Before arriving in Spain, I produced the Dream Team selection show for NBA Entertainment. Because the player list was still confidential, we used silhouette stand-ins for all the tune-in promo materials. That kind of creative problem-solving under constraint would become a hallmark of the entire Games, if not my career. I learned that you don't need to have all of the tools all the time, just the right idea.

Barcelona '92: The Olympic Flame That Lit a Career

Final Thoughts

The 1992 Summer Olympic Games in Barcelona weren’t just about the athletes. They were about the people behind the scenes who made those 16 days come alive for viewers around the world. We worked with analog machines and against impossible timelines. But in the process, we created something lasting.

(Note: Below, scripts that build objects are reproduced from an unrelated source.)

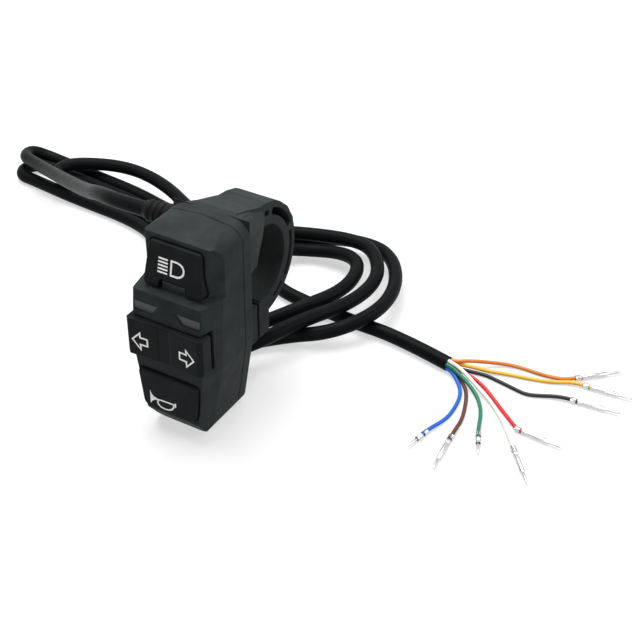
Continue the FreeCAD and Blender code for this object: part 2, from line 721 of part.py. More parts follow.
def make_turn_rocker():
    body = new_body("turn_rocker")
    low, top = dim("rocker_low_z"), dim("rocker_top_z")
    half, front, skirt = dim("rocker_half"), dim("rocker_fwd"), dim("rocker_skirt_fwd")
    strip, valley, end = dim("strip_half"), dim("valley"), dim("rocker_end")
    face = [
        (half, -skirt), (half, end - front), (half - end, -front), (strip + 0.7, valley - 0.2 - front),
        (strip, valley - front),
    ]
    sketch = new_sketch(body, "XY_Plane", low)
    polygon(sketch, face + [(-x, y) for x, y in reversed(face)])
    pad(body, sketch, top - low)
    fillet(body, 0.7, corner_at(half, low))
    fillet(body, 0.7, corner_at(half, top))
    fillet(body, 0.4, lambda edge: edge.BoundBox.YMax < -skirt.value - 1.5 and not along(edge, Z_AXIS))
    sketch = new_sketch(body, "XY_Plane", low + 1.2)
    both_sides(sketch, [(2.2, -skirt + 1), (half - 1.2, -skirt + 1), (half - 1.2, 1.6 - front), (2.2, 1.8 + valley - front)])
    pocket(body, sketch, top - low - 2.4, reverse=True)
    sketch = new_sketch(body, "XY_Plane", low)
    disc(sketch, 0, -dim("pivot_fwd"), 1.8)
    pad(body, sketch, top - low)
    sketch = new_sketch(body, "XY_Plane", ROCKER_MID - 1.5)
    reach = dim("pivot_fwd") - dim("slide_arm") - 0.5
    box_outline(sketch, -0.7, 0.7, -dim("pivot_fwd"), -reach)
    pad(body, sketch, 3)
    sketch = new_sketch(body, "XY_Plane", low - 1)
    disc(sketch, 0, -dim("pivot_fwd"), dim("pin_r") + dim("pin_fit"))
    pocket(body, sketch, top - low + 2, reverse=True)
    return body


def rod(x, y, z, way, radius, length):
    """A cylinder that starts at a point and runs along a direction; y is from the parting plane."""
    cylinder = doc.addObject("Part::Cylinder", "rod")
    bind(cylinder, "Radius", radius)
    bind(cylinder, "Height", length)
    cylinder.Placement = Placement(Vector(0, 0, 0), Rotation(Z_AXIS, way))
    bind(cylinder, "Placement.Base.x", x)
    bind(cylinder, "Placement.Base.y", PART_Y + y)
    bind(cylinder, "Placement.Base.z", z)
    return cylinder


def fused(pieces):
    joined = doc.addObject("Part::MultiFuse", "fused")
    joined.Shapes = pieces
    return joined


def cut_away(base, tool):
    cut = doc.addObject("Part::Cut", "cut")
    cut.Base = base
    cut.Tool = tool
    return cut


def node_of(label, pieces):
    """One named node out of separate solids."""
    group = doc.addObject("Part::Compound", label)
    group.Links = pieces
    group.Label = label
    NODES.append(group)
    return group


def make_rocker_pin():
    body = new_body("rocker_pin")
    low = dim("rocker_low_z") - GAP - 1.7
    sketch = new_sketch(body, "XY_Plane", low)
    disc(sketch, 0, -dim("pivot_fwd"), dim("pin_r"))
    pad(body, sketch, dim("rocker_top_z") + GAP + 1.7 - low)
    return body


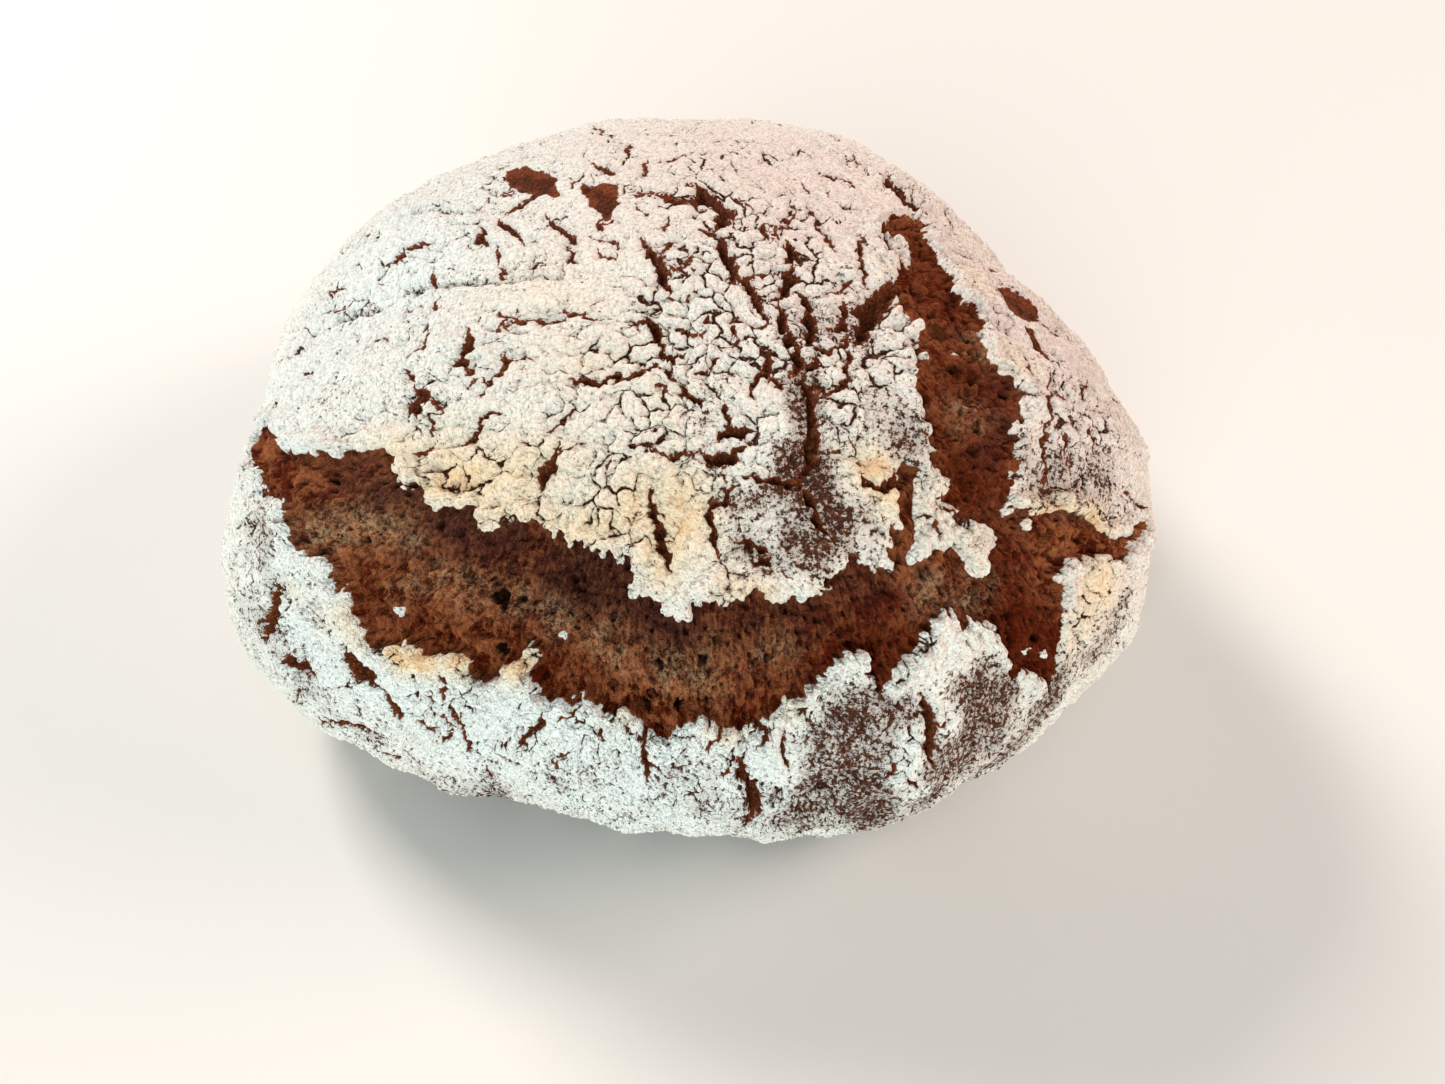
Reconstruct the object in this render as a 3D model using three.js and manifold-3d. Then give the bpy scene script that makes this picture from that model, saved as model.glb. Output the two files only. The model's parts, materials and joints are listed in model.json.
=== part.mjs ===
// Round free-form rye loaf: a floured dome that burst open along its front and its right shoulder.
// Millimetres, +Z up. The loaf rests on a flat face at z = 0, with the origin under the middle of
// its outline box, and its torn side faces -Y.
//
// The crust is laid out like a peeled orange: a place on it is (u, v), where the distance from
// (0, 0) is the arc length down the loaf's mean profile from the crown, and the direction is the
// compass direction seen from above. Tears, cracks and the loose flake are all drawn on that map.

import * as THREE from 'three';
import { mergeVertices } from 'three/addons/utils/BufferGeometryUtils.js';
import Module from 'manifold-3d';

// ---- Driving dimensions of the dome ----

const HEIGHT = 110;
const WAIST_HEIGHT = 32;      // height of the widest outline
const MEAN_RADIUS = 110;
const DOME_POWER = 2.1;       // 2 is an ellipse, more is squarer in the shoulder
const FOOT_INSET = 24;        // how far the crust tucks in under the waist
// Waist radius in sixteen equal steps of direction, anticlockwise from +X.
const WAIST_SPOKES = [108, 101, 112, 130, 137, 136, 135, 130, 116, 119, 104, 92, 91, 97, 100, 109];

const RINGS = 25;             // mesh rings from the crown to the foot
const FOOT_STEPS = 4;         // mesh rings across the flat resting face

// ---- Driving dimensions of the torn and cracked crust ----

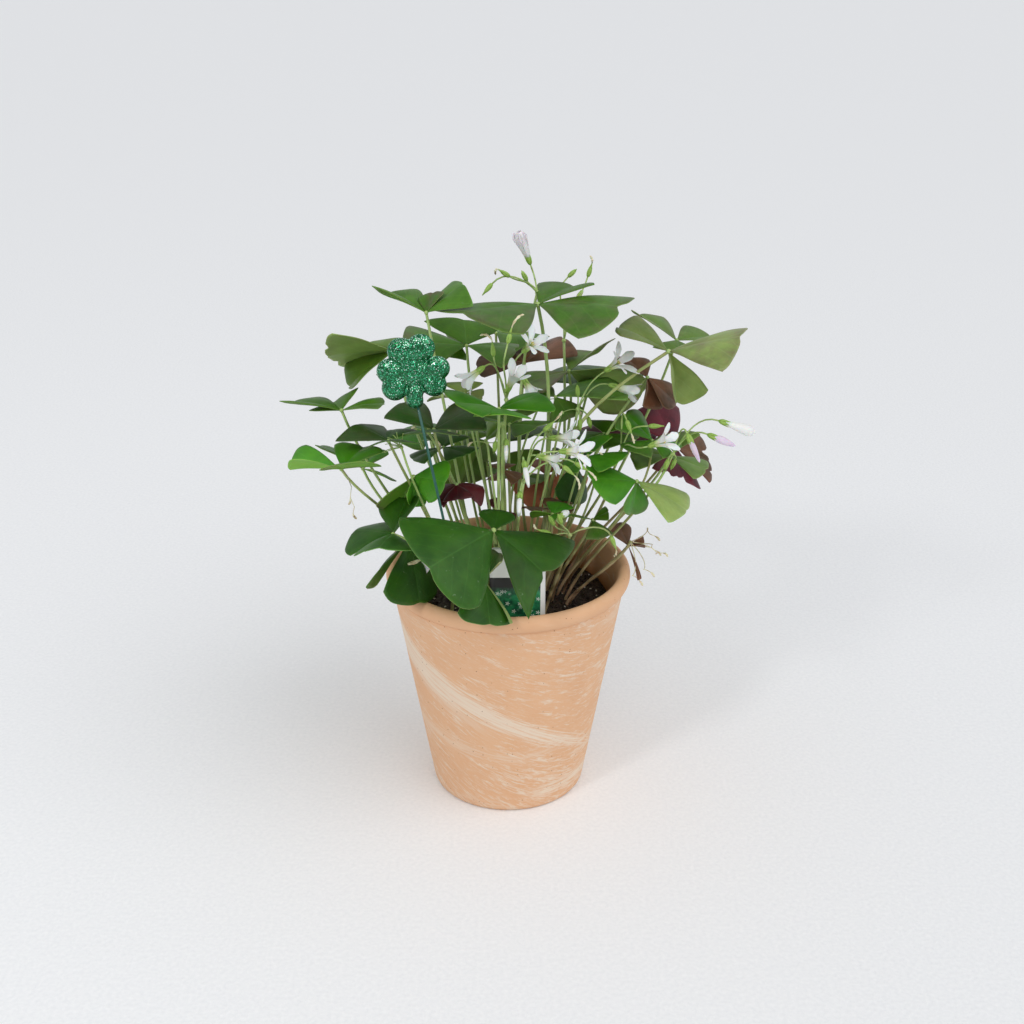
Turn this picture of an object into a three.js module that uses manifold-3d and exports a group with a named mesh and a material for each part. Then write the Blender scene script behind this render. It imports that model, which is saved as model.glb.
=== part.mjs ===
// A potted shamrock plant (Oxalis) in bloom: a thrown terracotta pot with marbled clay, potting
// soil, trifoliate leaves on thin petioles, umbels of small funnel flowers, a plastic plant label
// and a glittered shamrock on a wire. Millimetres, +Z up, origin at the middle of the pot's underside.
import * as THREE from 'three';
import { mergeVertices } from 'three/addons/utils/BufferGeometryUtils.js';
import Module from 'manifold-3d';

const wasm = await Module();
wasm.setup();

// ---- driving dimensions (mm) ----
const GAP = 0.3; // clearance between pieces that touch on the real plant

const POT_HEIGHT = 149.6;
const RIM_RADIUS = 75; // outside of the rolled lip
const MOUTH_RADIUS = 68.4; // inner edge of the lip
const NECK_RADIUS = 71.5; // the line under the lip
const NECK_HEIGHT = 139;
const FOOT_RADIUS = 48.4;
const POT_WALL = 6.4;
const FLOOR_THICKNESS = 8;
const DRAIN_RADIUS = 5;
const DRAIN_CIRCLE = 26; // the drain holes stand on this radius, off the centre
const DRAIN_COUNT = 3;
const POT_SIDES = 32;

const SOIL_EDGE_HEIGHT = 125;
const SOIL_CROWN_HEIGHT = 128;
const STEM_DEPTH = 10; // how deep each stem stands in the soil

const BLADE = 0.7; // leaf blade thickness
const LEAFLET_HALF_ANGLE = 46; // degrees, from midrib to the straight side
const DROOP = 0.1; // how far a leaflet's tip hangs, as a share of its length
const PETIOLE_RADIUS = 1.15;
const PEDUNCLE_RADIUS = 1.1;
const PEDICEL_RADIUS = 0.55;
const HUB_RADIUS = 2.2; // the small joint where three leaflets meet
const KNUCKLE_RADIUS = 1.9; // the joint where a spray's pedicels part
const STEM_SIDES = 4;
const STEM_STEPS = 5; // straight runs along a stem above the soil
const STEM_THINNING = 0.8; // a stem's radius at its tip, as a share of that at its foot
const STEM_REACH = 0.22; // how far out a stem has gone where it starts to bend
const STEM_LEAN = 0.18; // how far a stem leans back to its foot below its tip
const BEND_SHARE = 0.36; // a stem's bends lie this share of its rise from either end
const ROOT_PULL = 0.37; // a stem's foot, as a share of its tip's distance from the middle

const CALYX_LENGTH = 5.2;
const CALYX_RADIUS = 1.7;

const LABEL_WIDTH = 32;
const LABEL_TOP = 186;
const LABEL_BOTTOM = 98;
const LABEL_THICKNESS = 0.8;
const LABEL_SHOULDER = 24; // the card narrows from this height above its foot
const LABEL_POINT = [5, 8]; // half width and height of its blunt point
const LABEL_CENTRE = [5.5, -55];

const PICK_CENTRE = [-50.5, -60, 291];
const PICK_WIRE_RADIUS = 0.8;
const PICK_WIRE_TOP = [-49.4, -60, 277];
const PICK_WIRE_FOOT = [-24, -41, SOIL_EDGE_HEIGHT + 2 - STEM_DEPTH];

const DEGREE = Math.PI / 180;
const COLOURS = {
  terracotta: ['#dca884', 0.85],
  soil: ['#2a201b', 0.95],
  bright: ['#4e8a2a', 0.5],
  green: ['#3f7424', 0.5],
  dark: ['#2a5220', 0.45],
  olive: ['#6a8a44', 0.55],
  brown: ['#7a4a35', 0.55],
  purple: ['#6b2433', 0.5],
  stalk: ['#8fae55', 0.5],
  petal: ['#f0f0f4', 0.6],
  card: ['#f2f2ee', 0.4],
  wire: ['#0f4f4a', 0.4],
  glitter: ['#0f8a56', 0.3],
};

// ---- closed meshes and solids ----

/** A solid for joining and cutting, from corner points and triangles. */
function solidFrom(points, faces) {
  return new wasm.Manifold(new wasm.Mesh({
    numProp: 3,
    vertProperties: new Float32Array(points.flat()),
    triVerts: new Uint32Array(faces.flat()),
  }));
}

/** A solid from one of three.js's own closed geometries. */
function solidFromGeometry(geometry) {
  const bare = geometry.clone();
  bare.deleteAttribute('normal');
  bare.deleteAttribute('uv');
  const merged = mergeVertices(bare, 1e-4);
  return new wasm.Manifold(new wasm.Mesh({
    numProp: 3,
    vertProperties: new Float32Array(merged.attributes.position.array),
    triVerts: new Uint32Array(merged.index.array),
  }));
}

/** A three.js geometry from a solid. */
function geometryFrom(solid) {
  const mesh = solid.getMesh();
  const geometry = new THREE.BufferGeometry();
  geometry.setAttribute('position', new THREE.BufferAttribute(new Float32Array(mesh.vertProperties), 3));
  geometry.setIndex(new THREE.BufferAttribute(new Uint32Array(mesh.triVerts), 1));
  geometry.computeVertexNormals();
  return geometry;
}

const fuse = (solids) => solids.reduce((whole, piece) => whole.add(piece));

const plant = new THREE.Group();

/** Adds one named piece in one of the colours above. */
function addPiece(name, geometry, colour) {
  const [hex, roughness] = COLOURS[colour];
  const material = new THREE.MeshStandardMaterial({ color: hex, roughness, metalness: 0 });
  material.name = colour;
  const mesh = new THREE.Mesh(geometry, material);
  mesh.name = name;
  plant.add(mesh);
}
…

From the archer’s arrow to the hum of tape decks in C-Control, the Barcelona Olympics shaped who I am as a storyteller. As we now help our clients to automate and distribute highlights with the latest AI tools, I often think back to those moments. The technology has changed. The mission has not. That same commitment to urgency, creativity, and clarity still drives everything we build – and every partnership we support.

Deliver something that moves people.